7.  You will be late to nearly everything you leave the house for.
Especially if you have more than 5 children or a newborn in the house.

8.  Money will always be an issue.
No, the lack of money will always be an issue.
Especially in large families.
Because usually if you're homeschooling, that means you're only bringing in one, full-time income.
So you learn how to live large on way less.
You get your priorities straight really quick, and you figure out you don't need nearly
any of the stuff that you think you really do.
And the stuff you really do need, the Lord takes care of.

9.  Unlike teachers in a school (of any kind) you probably won't have an "aide" to make copies for you,
and cut out visuals for bulletin boards.  Nor will you have a cafeteria to send the children to where there
are lunch monitors who help your children open their juice boxes and cooks who have the meals already prepared, giving you a quiet lunch break by yourself.  So being organized and having meals planned (and even prepared in advance) is a huge plus.  It takes a couple weeks or so to figure out the best plan for your family, but having a meal plan is one of your most critical tools!!

10.  Unlike teachers in a school, you are also probably using a room that doubles as a kitchen, or laundry folding area, or any other number of rooms that are busy and full of household items not normally
found in a schoolroom.  It has taken me awhile to figure out that doing schoolwork in the same area in which you LIVE means things will get messy and your house won't look like the homes where children are not there.
No matter how long you've been training them and how many chore charts you have tried.

11.  I (ME, Mom) am the one who has had to learn the very most about what's really important.  What really matters, and that letting go of the other stuff (of course, to within healthy, safe, LEGAL limits) is what is the hardest for the homeschooling mom.  So what, if there is still bits of grass and papers on the floor after bedtime.  So what if the laundry is still piled up the next day.  So what, if there is yet another wall colored on with marker, crayon, pencil, or pen (GRRRRRR!!).  So what if the kitchen floor hasn't been swept in a week because we're still looking for it from when a child was using it outside to knock something out of a tree?
What about the smirk on the face of your ADHD daughter when she realizes that she DOES know how to figure out the additive and multiplicative inverses of fractional problems?
Or the smile of joy on the face of your anxiety riddled son who has begun reading from his Bible OUT LOUD
even though he's worried he'll make a mistake and be laughed at?
Or the great fun you had with your daughter as she realizes she is beating the clock
during timed math flashcards!!
Nobody sees the TIME you've invested into the growth of these children, but they often notice what isn't done around the house.

It isn't about how the house looks, but what do my children remember about their life at home?
Did I make them daily feel like an inconvenience to me?
Did they feel like they were in the way all the time, and the next thing on my list was more important than listening to them or sitting with them for a minute?
Did I see them as more important than the never-ending little chores that pull at me to be done?
Do they see me practice what I say?

Doing things for them (or for the sake of the house) isn't the same as being WITH them.

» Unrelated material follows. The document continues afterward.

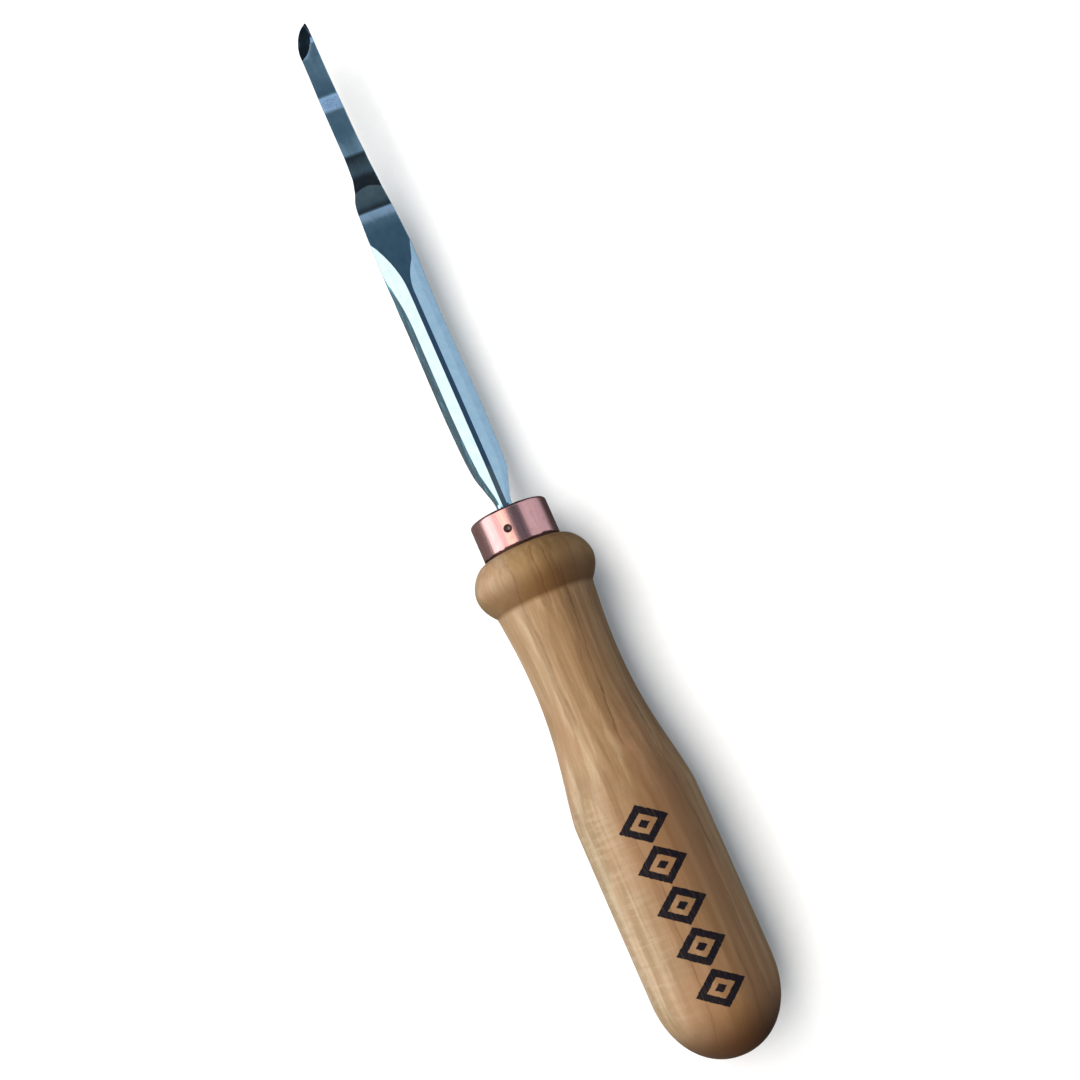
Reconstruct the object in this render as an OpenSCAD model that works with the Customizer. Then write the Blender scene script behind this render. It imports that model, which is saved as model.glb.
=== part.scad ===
// Carving gouge: a cranked, skew-nosed steel blade in a turned wooden handle.
// The tool lies along X, with its cutting edge towards +X and the back of the blade facing +Z.
// The origin is on the tool's axis, at the shoulder of the handle where the ferrule seats.

/* [Handle] */
// Length of the handle from the ferrule's shoulder to the butt
handle_len = 121; // [105:1:150]
// Largest diameter of the barrel
barrel_d = 29; // [26:0.5:34]
// Smallest diameter of the waist behind the bead
waist_d = 21.2; // [18:0.2:24]
// Diameter of the bead under the ferrule
bead_d = 28.8; // [26:0.2:34]
// Length of the bead along the handle
bead_len = 12.4; // [9:0.2:16]
// Length of the domed butt
dome_len = 17.5; // [12:0.5:22]

/* [Ferrule] */
// Outer diameter of the ferrule tube
ferrule_od = 18.6; // [18:0.1:21]
// Wall thickness of the ferrule tube
ferrule_wall = 1.3; // [1:0.1:1.5]
// Length of the ferrule
ferrule_len = 9.5; // [8:0.5:14]
// Radius of the ferrule's rounded rim
rim_r = 0.8; // [0.3:0.1:0.8]

/* [Ferrule pin] */
// Diameter of the pin's head
pin_head_d = 1.7; // [1.4:0.1:2.2]
// Diameter of the pin's shank
pin_shank_d = 1.2; // [0.8:0.1:1.3]
// Length of the pin's shank in the wood
pin_len = 4.5; // [2:0.5:5]
// Distance of the pin from the shoulder
pin_x = 4.5; // [3:0.1:5.5]
// Angle of the pin around the axis, from +Z towards +Y
pin_angle = 15.6; // [-180:0.1:180]

/* [Blade] */
// Length of the blade outside the ferrule
blade_len = 128; // [115:1:140]
// Width of the faceted shank
shank_w = 9.5; // [8:0.1:10]
// Thickness of the faceted shank
shank_t = 5.4; // [4.4:0.1:6]
// Width of the narrow stem at the cutting end
stem_w = 4.4; // [3.5:0.1:5.5]
// Thickness of the narrow stem
stem_t = 2.3; // [1.8:0.1:3]
// Height that the crank lifts the stem
crank_rise = 3.9; // [2:0.1:4.8]
// Depth of the hollow along the inner face of the stem
sweep = 0.5; // [0.2:0.1:0.8]
// Length of the round, skewed nose
nose_len = 9.8; // [7:0.1:12]
// Thickness left at the cutting edge
edge_t = 0.1; // [0.05:0.05:0.2]

/* [Tang] */
// Width of the square tang
tang_w = 3.2; // [2.6:0.1:3.6]
// Thickness of the square tang
tang_t = 3.9; // [3:0.1:4.2]
// Length of the tang behind the shoulder
tang_len = 36; // [25:1:60]

/* [Hidden] */
$fn = 96;
arc_steps = 12;

ferrule_r = ferrule_od / 2;
tenon_r = ferrule_r - ferrule_wall;
tenon_end = ferrule_len - 0.4;
barrel_r = barrel_d / 2;
waist_r = waist_d / 2;
bead_r = bead_d / 2;
bead_crown = 0.53 * bead_len;
groove_r = 0.816 * bead_r;
waist_x = 0.25 * handle_len;
barrel_x = 0.5 * handle_len;
barrel_fall = 0.15;
dome_r = barrel_r - barrel_fall;
dome_x = handle_len - dome_len;

socket_r = norm([tang_w, tang_t]) / 2;
socket_depth = tang_len + 1;
pin_seat_r = tenon_r;
pin_top_r = ferrule_r - 0.15;
pin_gap = 0.15;

function clamp(t) = min(1, max(0, t));
function smooth(t) = let (u = clamp(t)) u * u * (3 - 2 * u);
function mix(a, b, t) = a + (b - a) * t;
function superellipse(u, p) = pow(max(0, 1 - pow(u, p)), 1 / p);
function bezier(p, t) =
    p[0] * pow(1 - t, 3) + p[1] * 3 * t * pow(1 - t, 2)
    + p[2] * 3 * t * t * (1 - t) + p[3] * pow(t, 3);

// ---- Handle: half outline as [radius, distance behind the shoulder] ----

function bead_front() = [for (i = [0:arc_steps])
    let (u = cos(90 * i / arc_steps))
    [ferrule_r + (bead_r - ferrule_r) * superellipse(u, 1.75), bead_crown * (1 - u)]];

function bead_back() = [for (i = [1:arc_steps])
    let (u = i / arc_steps)
    [mix(bead_r, groove_r, pow(u, 2)), mix(bead_crown, bead_len, u)]];

function waist_front() = [for (i = [1:arc_steps])
    bezier([[groove_r, bead_len], [groove_r - 0.4, bead_len + 4],
        [waist_r, waist_x - 8], [waist_r, waist_x]], i / arc_steps)];

function waist_back() = [for (i = [1:arc_steps])
    bezier([[waist_r, waist_x], [waist_r, waist_x + 14.5],
        [barrel_r - 1.6, barrel_x - 8.5], [barrel_r - 0.1, barrel_x - 0.2]], i / arc_steps)];

function barrel() = [for (i = [0:arc_steps])
    let (u = i / arc_steps)
    [barrel_r - barrel_fall * u * u, mix(barrel_x, dome_x, u)]];

function dome() = [for (i = [1:arc_steps])
    let (u = sin(90 * i / arc_steps))
    [dome_r * superellipse(u, 2.1), dome_x + dome_len * u]];

module handle() {
    color("#b08c62")
    difference() {
        rotate([0, -90, 0])
        rotate_extrude()
        polygon(concat(
            [[0, -tenon_end], [tenon_r - 0.3, -tenon_end], [tenon_r, 0.3 - tenon_end], [tenon_r, 0]],
            bead_front(), bead_back(), waist_front(), waist_back(), barrel(), dome()));
        translate([-socket_depth, 0, 0])
        rotate([0, 90, 0])
        cylinder(r = socket_r, h = socket_depth + ferrule_len);
        pin_frame() cylinder(d = pin_shank_d, h = 2 * ferrule_r);
    }
}

// ---- Ferrule and its pin ----

// Places a child that points along +Z on the pin's axis, with its origin at the pin's inner end.
module pin_frame() {
    rotate([-pin_angle, 0, 0])
    translate([pin_x, 0, pin_seat_r - pin_len])
    children();
}

function rim_arc() = [for (i = [0:6])
    let (a = 15 * i)
    [ferrule_r - rim_r + rim_r * cos(a), ferrule_len - rim_r + rim_r * sin(a)]];

module ferrule() {
    color("#c98f86")
    difference() {
        rotate([0, 90, 0])
        rotate_extrude()
        polygon(concat([[tenon_r, 0], [ferrule_r, 0]], rim_arc(), [[tenon_r, ferrule_len]]));
        pin_frame() cylinder(d = pin_head_d + 2 * pin_gap, h = 2 * ferrule_r);
    }
}

module ferrule_pin() {
    color("#4a3a34")
    pin_frame() {
        cylinder(d = pin_shank_d, h = pin_len);
        translate([0, 0, pin_len])
        cylinder(d = pin_head_d, h = pin_top_r - pin_seat_r);
    }
}

// ---- Blade: cross-sections swept along X, all heights and widths worked out from x ----

rim_x = ferrule_len;
tip_x = rim_x + blade_len;
flare_start = rim_x + 56;
flare_end = rim_x + 71.5;
crank_start = rim_x + 78.5;
crank_knee = crank_start + 5.6;
crank_end = crank_start + 13;
shoulder_end = crank_start + 11;
nose_x = tip_x - nose_len;
tang_point = 6;

left_taper = [crank_start + 1, 8.5];
right_taper = [crank_start - 4, 17];
neck_part = 0.92;
root_part = 1.16;
ridge_part = 0.125;
facet_part = 0.7;
facet_drop = 0.16 * shank_t;
side_drop = 0.37 * shank_t;
crown = 0.2;
round_over = 0.3;
heel_power = 0.27;
point_fall = 0.7 * stem_t;

function crank_lift(x) = crank_rise
    * (0.35 * clamp((x - crank_start) / (crank_knee - crank_start))
    + 0.65 * clamp((x - crank_knee) / (crank_end - crank_knee)));

function tang_scale(x) = mix(0.25, 1, clamp((x + tang_len) / tang_point));

// Half width of the blade, where the side's taper to the stem is given as [start, length].
function half_width(x, taper) = x <= rim_x
    ? tang_w / 2 * tang_scale(x)
    : tang_w / 2
        + (neck_part * shank_w - tang_w) / 2 * smooth((x - rim_x - 1.5) / 12)
        + (1 - neck_part) / 2 * shank_w * smooth((x - rim_x - 10) / 18)
        - 0.08 * shank_w * smooth((x - flare_end + 7) / 15)
        - (0.84 * shank_w - root_part * stem_w) / 2 * smooth((x - taper[0]) / taper[1])
        - (root_part - 1) / 2 * stem_w * clamp((x - shoulder_end) / (nose_x - shoulder_end));

// Height of the blade's back, its thickness, and the height of its inner face.
function back_z(x) = x <= rim_x
    ? tang_t / 2 * tang_scale(x)
    : mix(tang_t, shank_t, smooth((x - rim_x) / 13)) / 2 + crank_lift(x);

function thickness(x) = x <= rim_x
    ? 2 * back_z(x)
    : mix(tang_t, shank_t, smooth((x - rim_x) / 13))
        - 0.2 * shank_t * smooth((x - flare_end + 6) / (crank_start - flare_end + 6))
        - (0.8 * shank_t - stem_t) * smooth((x - crank_start - 1) / 14);

// Facets fade in along the neck and run out again in the flare before the crank.
function facet_fade(x) = x <= rim_x
    ? 0
    : smooth((x - rim_x) / 3) * (1 - smooth((x - flare_start) / (flare_end - flare_start)));

function ridge(x) = mix(facet_part - 0.05, ridge_part, facet_fade(x));

// Fall of the surface below the back, at a part f of the half width (0 centre, 1 side).
function facet_fall(f, x) = let (r = ridge(x), d = facet_drop * facet_fade(x))
    f <= r ? 0
    : f <= facet_part ? d * (f - r) / (facet_part - r)
    : mix(d, mix(x <= rim_x ? 0 : round_over, side_drop, facet_fade(x)), (f - facet_part) / (1 - facet_part));

function back_fall(f, x) = facet_fall(f, x) + crown * f * f * smooth((x - crank_end) / 6);

function hollow(f, x) = sweep * (1 - f * f) * smooth((x - crank_end) / 8);

// The nose: its rounded left outline, and the heel where the bevel meets the back.
function nose_u(x) = clamp((x - nose_x) / nose_len);
function left_side(x) = half_width(x, left_taper);
function right_y(x) = -half_width(x, right_taper);
function left_y(x) = mix(right_y(x), left_side(x), superellipse(nose_u(x), 1.9));
function heel_y(x) = mix(left_side(x), right_y(x), pow(nose_u(x), heel_power));

function across(f, x) = mix(right_y(x), left_y(x), (f + 1) / 2);

function inner_z(f, x) = back_z(x) - thickness(x) + facet_fall(abs(f), x) + hollow(f, x);

function plain_back_z(f, x) = back_z(x) - back_fall(abs(f), x)
    - point_fall * smooth((nose_u(x) - 0.4) / 0.6);

function bevel_z(f, x) = let (y = across(f, x), h = heel_y(x))
    x <= nose_x || y <= h
    ? plain_back_z(f, x)
    : mix(plain_back_z(f, x), inner_z(f, x) + edge_t, clamp((y - h) / (left_y(x) - h)));

function outer_z(f, x) = max(inner_z(f, x) + edge_t, bevel_z(f, x));

function parts(x) = let (r = ridge(x), m = (r + facet_part) / 2)
    [1, facet_part, m, r, -r, -m, -facet_part, -1];

function section(x) = concat(
    [for (f = parts(x)) [x, across(f, x), outer_z(f, x)]],
    [for (f = parts(x)) [x, across(-f, x), inner_z(-f, x)]]);

// Stations along the blade, close together where the shape turns.
function span(a, b, n) = [for (i = [0:n - 1]) mix(a, b, i / n)];
stations = concat(
    span(-tang_len, -tang_len + tang_point, 1),
    span(-tang_len + tang_point, rim_x, 2),
    span(rim_x, rim_x + 28, 14),
    span(rim_x + 28, flare_start, 2),
    span(flare_start, flare_end, 8),
    span(flare_end, crank_start, 3),
    span(crank_start, crank_knee, 3),
    span(crank_knee, crank_end, 4),
    span(crank_end, crank_end + 8, 4),
    span(crank_end + 8, nose_x, 3),
    [for (i = [0:14]) nose_x + (nose_len - 0.02) * sin(6 * i + 5.99)]);

ring = 16;

module blade() {
    last = len(stations) - 1;
    points = [for (x = stations) each section(x)];
    sides = [for (i = [0:last - 1], j = [0:ring - 1])
        let (a = i * ring + j, b = i * ring + (j + 1) % ring)
        each [[a, b, b + ring], [a, b + ring, a + ring]]];
    caps = [for (j = [0:ring / 2 - 2])
        let (a = j, b = j + 1, c = ring - 2 - j, d = ring - 1 - j, e = last * ring)
        each [[a, d, c], [a, c, b], [e + a, e + c, e + d], [e + a, e + b, e + c]]];
    color("#6d8796")
    polyhedron(points, concat(sides, caps));
}

handle();
ferrule();
ferrule_pin();
blade();
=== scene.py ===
import math

import bpy
import numpy as np
from mathutils import Matrix, Vector


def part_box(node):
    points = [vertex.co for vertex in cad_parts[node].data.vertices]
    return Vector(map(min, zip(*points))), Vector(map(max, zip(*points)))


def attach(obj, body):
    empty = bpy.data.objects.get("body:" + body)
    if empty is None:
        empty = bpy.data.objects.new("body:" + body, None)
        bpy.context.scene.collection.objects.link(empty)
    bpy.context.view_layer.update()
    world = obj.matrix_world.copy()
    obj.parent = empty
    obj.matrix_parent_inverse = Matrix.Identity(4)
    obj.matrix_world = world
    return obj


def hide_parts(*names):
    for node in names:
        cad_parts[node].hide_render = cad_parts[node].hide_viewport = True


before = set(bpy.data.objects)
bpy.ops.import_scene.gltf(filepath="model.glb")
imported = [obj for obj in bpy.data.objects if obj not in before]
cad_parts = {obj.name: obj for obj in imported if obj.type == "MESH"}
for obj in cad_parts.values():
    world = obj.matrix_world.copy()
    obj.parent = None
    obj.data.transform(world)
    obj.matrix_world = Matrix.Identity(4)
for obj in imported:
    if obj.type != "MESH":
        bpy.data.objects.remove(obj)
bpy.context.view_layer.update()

MM = 0.001

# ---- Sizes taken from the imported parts, in millimetres ----

HANDLE_LO, HANDLE_HI = (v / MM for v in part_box("handle"))
FERRULE_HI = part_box("ferrule")[1] / MM
BLADE_LO, BLADE_HI = (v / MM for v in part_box("blade"))

BUTT_X = HANDLE_LO.x
TENON_X = HANDLE_HI.x
BARREL_R = min(HANDLE_HI.y, HANDLE_HI.z)
FERRULE_R = FERRULE_HI.z
FERRULE_LEN = FERRULE_HI.x
TENON_R = FERRULE_R - 1.3
TIP_X = BLADE_HI.x
TANG_X = BLADE_LO.x
TANG_HALF_W = 1.6
TANG_HALF_T = 1.95
SOCKET_R = math.hypot(TANG_HALF_W, TANG_HALF_T)


# ---- Small numeric helpers ----

def clamp(t):
    return np.clip(t, 0.0, 1.0)


def smooth(t):
    u = clamp(t)
    return u * u * (3 - 2 * u)


def mix(a, b, t):
    return a + (b - a) * t


def bezier(a, b, c, d, t):
    """Cubic curve from a to d, drawn towards b and c, at the parameters t."""
    return a * (1 - t) ** 3 + b * 3 * t * (1 - t) ** 2 + c * 3 * t * t * (1 - t) + d * t ** 3


def bezier_points(a, b, c, d, n):
    """The n points that follow a on a curve through plane points."""
    t = np.linspace(0, 1, n + 1)[1:, None]
    return bezier(*(np.array(point, float) for point in (a, b, c, d)), t)


def mesh_object(name, points_mm, faces, material, smooth_angle=40):
    mesh = bpy.data.meshes.new(name)
    mesh.from_pydata((np.asarray(points_mm) * MM).tolist(), [], faces)
    mesh.validate()
    mesh.update()
    mesh.shade_smooth()
    mesh.set_sharp_from_angle(angle=math.radians(smooth_angle))
    mesh.materials.append(material)
    piece = bpy.data.objects.new(name, mesh)
    bpy.context.scene.collection.objects.link(piece)
    return piece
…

So you'll have to excuse the way my house looks.
No, it does not look like the cover of  "Good Housekeeping."
But I'm spending time teaching my children,
teaching them how to love.
How to love each other.
How to love the Lord.
How to love their parents.
How to love their friends.
How to love learning.
How to love who God created them as with all their individual struggles and weaknesses.
How to love the family God put them in.
How to love the Word of God.

12.  Homeschooling is not always the joyous, fun experience often advertised by retired homeschoolers.
Many days I don't like it at all.
Many days are ugly and tedious,
and messy and frustrating,
and the routine can be mind-numbing.

But in my surrender to what the Lord is doing in my home,
I'm learning that when I'm broken and crushed,
 I'm learning how to be more like Christ.
Our Mighty Elohim breaks us so that He can flow through us more fully.

The big secret?
That the teacher is the one learning the most.